By May 14, 2022, the Mar-a-Lago records fight was already beyond routine records handling. In a later indictment, Justice Department prosecutors said the FBI opened a criminal investigation on March 30 and that a federal grand jury opened an investigation on April 26. The same filing says the grand jury issued a subpoena on May 11, 2022, seeking all documents with classification markings in the possession, custody, or control of Donald Trump or the Office of Donald J. Trump.

National Archives records show that the access fight was moving on a separate but related track at the same time. In a May 10 letter to Trump representative Evan Corcoran, Acting Archivist Debra Steidel Wall rejected the former president’s privilege claim and said NARA would provide the FBI access to the records in question beginning as early as May 12. That letter followed a request from the White House Counsel’s Office, which had transmitted the Justice Department’s request for FBI review of the 15 boxes.

Those facts matter because they fix the date.
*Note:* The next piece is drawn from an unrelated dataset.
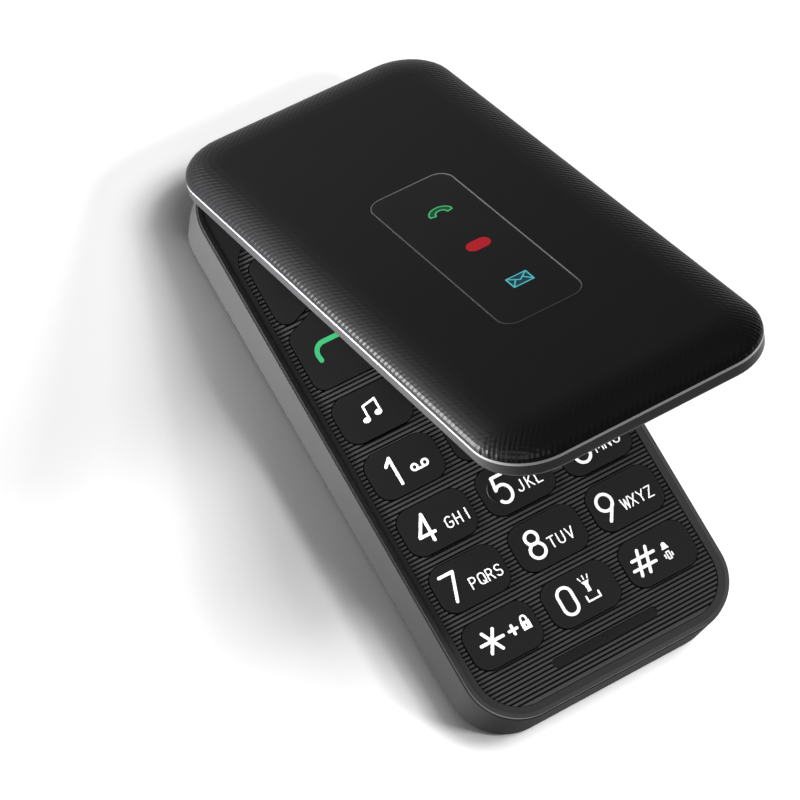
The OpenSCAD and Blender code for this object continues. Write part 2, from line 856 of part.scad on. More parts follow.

On May 14, this was already a subpoena-backed federal inquiry, even if many of the later obstruction details were still hidden from public view. The later indictment described box-moving, searches of the storage room, and a certification submitted after the June 2 review; none of that had been disclosed yet on May 14. What was already clear was simpler and more serious: the records dispute had become an active federal enforcement matter, with investigators, archives officials, and Trump’s lawyers all inside the same problem set.